A Francisca*, uma adolescente com ataques de pânico
A Francisca tem 16 anos. Foi, desde o início do seu percurso escolar, uma excelente aluna, aparantemente sem grandes dificuldades e sem muito estudo. Sempre lhe disseram que com os resultados que obtinha, Medicina seria para ela e que conseguiria. Desde pequena que se lembra de dizer que vai ser médica, mas em consulta revela desde início um interesse especial pelas Artes, sejam elas mais gráficas, mas também pela dança.
Dança e desenha nos tempos livres, embora agora "quase nada, porque tenho de me aplicar para manter as médias!"
Chega à consulta acompanhada pelos pais, porque de há 2 meses para cá, sem causa aparente, começou a sentir falta de ar, as mãos e os pés dormentes, palpitações. A primeira vez que aconteceu motivou uma ida ao hospital onde, após vários exames, não foram encontradas causas físicas para os sintomas descritos.
O pai refere que a Francisca sempre foi muito competente e que quer sempre fazer tudo a que se propõe e acha que o que ela está a sentir tem que ver com a pressão que ela põe em si própria. A mãe não concorda. Acha que a Francisca fez sempre tudo sem esforço e que, se quiser, tem tempo para tudo, mas tem de ter prioridades.
Na presença dos pais, a Francisca aparenta estar bem disposta, partilha que ambos os pais também são ansiosos e não percebe porque motivo lhe aconteceu "aquele" ataque e que agora ficou com medo que aconteça novamente e sem estar à espera. Diz que não há motivos para estar nervosa, que é claro que tem de estudar para manter médias e entrar em Medicina e que só está cansada.
Sozinha comigo, chora de imediato. Diz que não sabe porque está a chorar e que não gosta nada. Com o tempo, espontaneamente e a chorar partilha a paixão pela dança, mas de imediato, limpa as lágrimas e diz que é mesmo só uma coisa de tempos livres, que ninguém tem futuro e que os pais têm razão nisso. Conseguimos perceber juntas que a expectativa criada por si e pelo contexto de um caminho definido e valorizado, está a criar um conflito para a Francisca, nos seus 16 anos, num momento em que a construção da(s) sua(s) identidade(s) está no auge dos temas do seu cérebro. Há um conflito interno entre o que se espera, o que interiorizou que deve e o que quer, um receio enorme de desiludir, de errar. E há também uma Francisca que raramente desabafa, que é vista como a bem-disposta, prática, sem stress e sempre bem sucedida. Mas há emoções que estão presas e quer a Francisca queira, quer não, o corpo gritou, disse-lhe que há algo que não está bem. É como uma "febre emocional", diz-nos que algo está "inflamado".

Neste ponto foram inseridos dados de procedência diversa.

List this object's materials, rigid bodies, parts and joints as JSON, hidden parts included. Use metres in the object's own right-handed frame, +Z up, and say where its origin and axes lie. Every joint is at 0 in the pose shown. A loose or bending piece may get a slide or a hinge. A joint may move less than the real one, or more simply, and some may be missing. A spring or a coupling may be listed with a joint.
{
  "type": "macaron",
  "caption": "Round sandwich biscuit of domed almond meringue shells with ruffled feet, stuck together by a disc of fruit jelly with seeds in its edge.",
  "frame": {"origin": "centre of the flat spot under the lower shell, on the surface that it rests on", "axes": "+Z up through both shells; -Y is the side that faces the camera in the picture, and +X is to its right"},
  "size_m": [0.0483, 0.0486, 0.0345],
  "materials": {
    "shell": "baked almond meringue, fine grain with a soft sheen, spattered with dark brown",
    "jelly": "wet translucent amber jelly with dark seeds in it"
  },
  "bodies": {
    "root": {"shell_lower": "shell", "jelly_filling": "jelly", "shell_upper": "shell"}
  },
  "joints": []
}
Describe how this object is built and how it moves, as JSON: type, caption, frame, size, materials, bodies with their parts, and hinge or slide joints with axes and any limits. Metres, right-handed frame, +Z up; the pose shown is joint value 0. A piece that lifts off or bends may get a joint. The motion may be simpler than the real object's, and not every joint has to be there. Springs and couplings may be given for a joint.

É preciso ajudá-la e à família a dar voz ao que está atrás da febre, perceber a função do sintoma e o que ele está a dizer.
Há um caminho a fazer, na intervenção, fundamental para que os sintomas não evoluam e não se tornem mais graves, mas muito a tempo porque há um cérebro com uma grande plasticidade neuronal e um conjunto de caminhos que poderão ser explorados, descobertos e quem sabe, a vida não toma outro rumo que não aquele que se pensaria ser o melhor.
Afinal, reinventar, mudar os planos, crescer é parte da vida.